* * *
"- Veja, mãezita, escrevi esta cartinha para Deus.
- Não se escreve para Deus, minha filha.
- E porquê?
O pobre Deus, explicava Dona Constança, sofria de vista cansada, exaurido pelos peditórios infinitos.
- A mãe pode ler?
- Não quero.
- Posso ler em voz alta?
Também não. Os pedidos verbais, fora da oficial oração, não têm validade legal. Ela que rezasse, como mandavam as escrituras.
E tudo se repetia, sempre igual, até que, certa vez, Constança puxou a menina pelos braços, convidando-a com gentileza a sentar-se no chão. Partiu um galho de arbusto e solicitou, apontando a areia:
- Escreva aí!
- Escrever o quê?
- Qualquer coisa, um nome, o seu, o meu, qualquer...
A moça hesitou. Escrever no chão? A mãe, por fim, se explanou:
- É que eu só sei ler na areia.
Tinha sido ali, no pátio da velha casa, que ela havia recebido lições do abêcê. A terra tinha sido o seu quadro negro, o quintal tinha sido a sua escola. Mwadia sorriu, fingindo acreditar. A mãe insistiu.
- Escreva na terra, filha. A terra é a página onde Deus lê."
Mia Couto, O outro pé da sereia (Caminho)

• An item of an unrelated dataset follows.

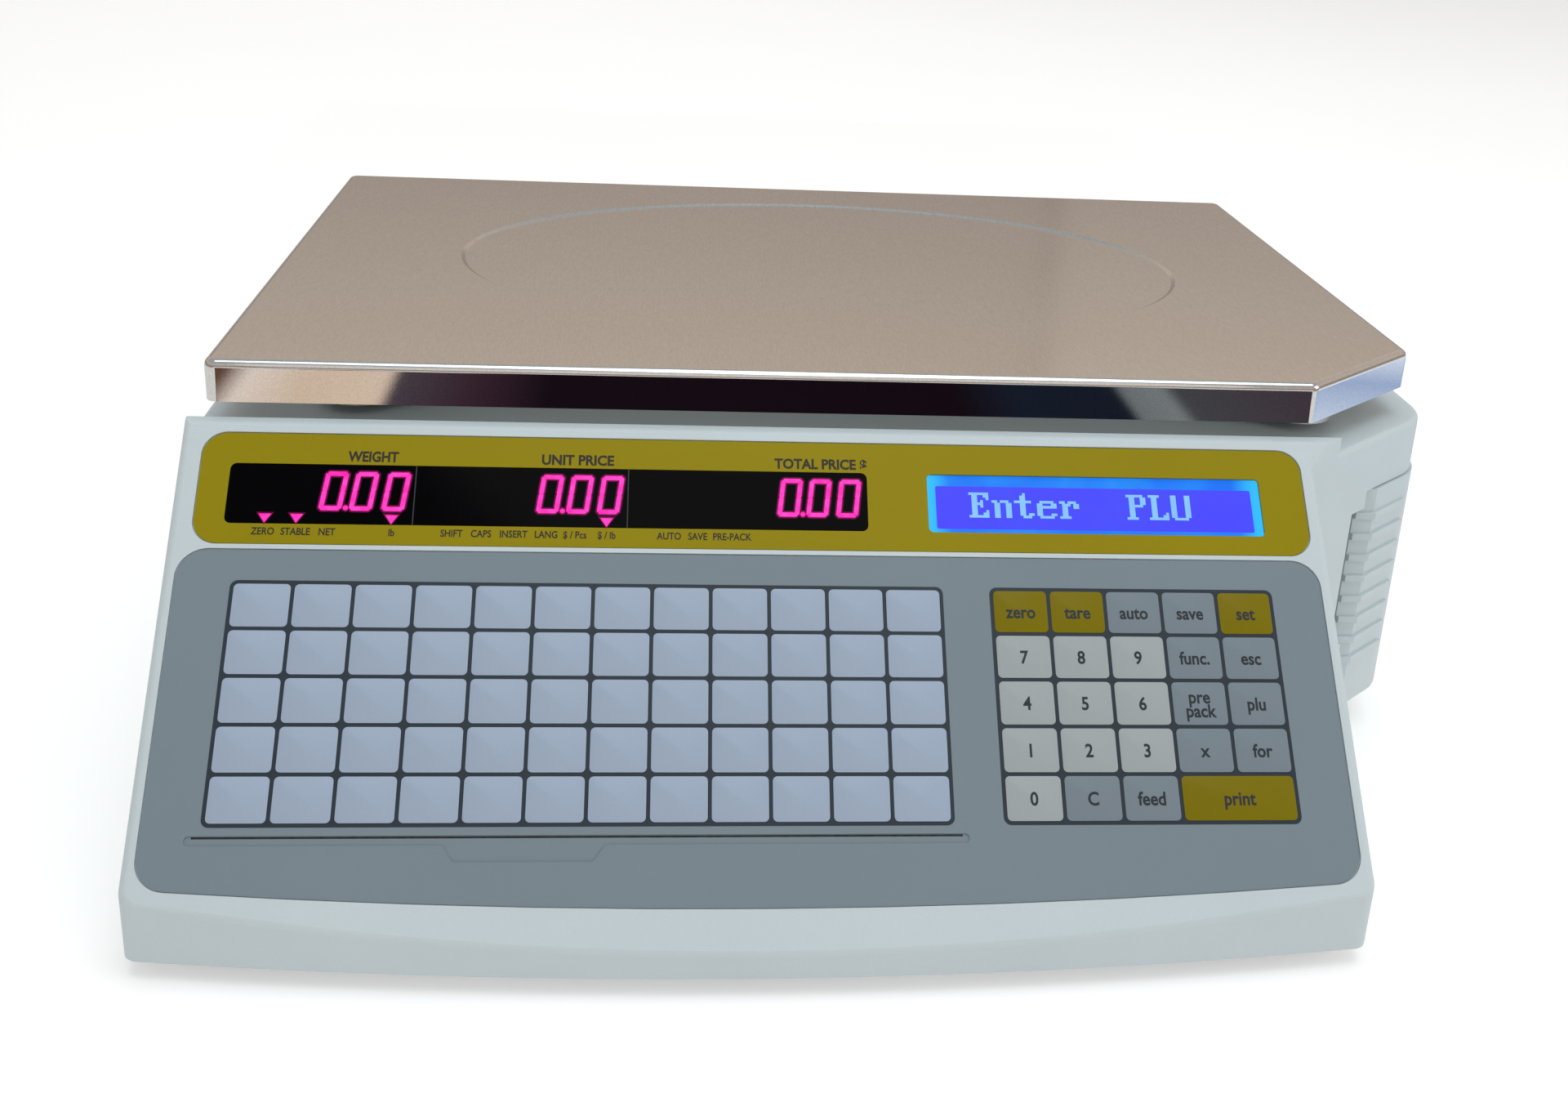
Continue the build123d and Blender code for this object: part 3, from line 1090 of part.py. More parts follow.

[O almoço continua a ser o "intervalo" dedicado à leitura... Momentos que se revelam, cada vez mais, deliciosos! À medida que a história avança, a vontade de devorar cada letra, cada palavra, cada frase... capítulo atrás de capítulo... aumenta! E 'quem' fica a perder - e a arrefecer! - é a comida!]